======== DATASET EXCERPT ========

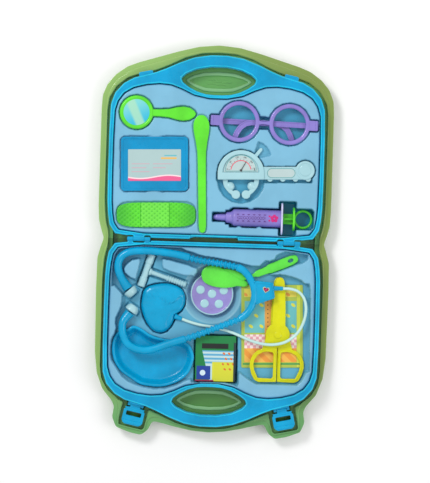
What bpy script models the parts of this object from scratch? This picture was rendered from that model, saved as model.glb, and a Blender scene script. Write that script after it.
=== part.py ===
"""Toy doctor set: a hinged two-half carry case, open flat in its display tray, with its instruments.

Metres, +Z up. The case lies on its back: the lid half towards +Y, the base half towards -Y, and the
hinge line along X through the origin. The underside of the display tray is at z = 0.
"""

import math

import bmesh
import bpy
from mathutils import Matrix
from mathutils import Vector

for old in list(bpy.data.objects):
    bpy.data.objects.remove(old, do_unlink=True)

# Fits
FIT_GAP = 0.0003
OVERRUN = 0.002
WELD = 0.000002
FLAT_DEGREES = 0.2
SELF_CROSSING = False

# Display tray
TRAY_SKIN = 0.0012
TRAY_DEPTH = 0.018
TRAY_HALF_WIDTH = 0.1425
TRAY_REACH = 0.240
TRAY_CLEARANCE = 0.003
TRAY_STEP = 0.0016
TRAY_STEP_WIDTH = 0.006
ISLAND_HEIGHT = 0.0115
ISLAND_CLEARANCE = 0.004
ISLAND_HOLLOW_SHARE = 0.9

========

THE EXERCISE ->
Return a word-for-word copy of the lines from the beginning of the listing to the line holding "with its instruments.", both kept.

SOLUTION BELOW ->
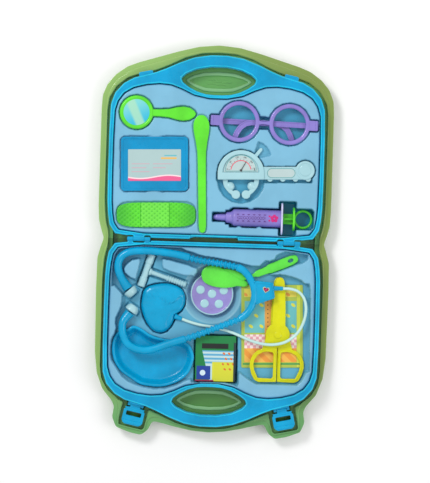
What bpy script models the parts of this object from scratch? This picture was rendered from that model, saved as model.glb, and a Blender scene script. Write that script after it.
=== part.py ===
"""Toy doctor set: a hinged two-half carry case, open flat in its display tray, with its instruments.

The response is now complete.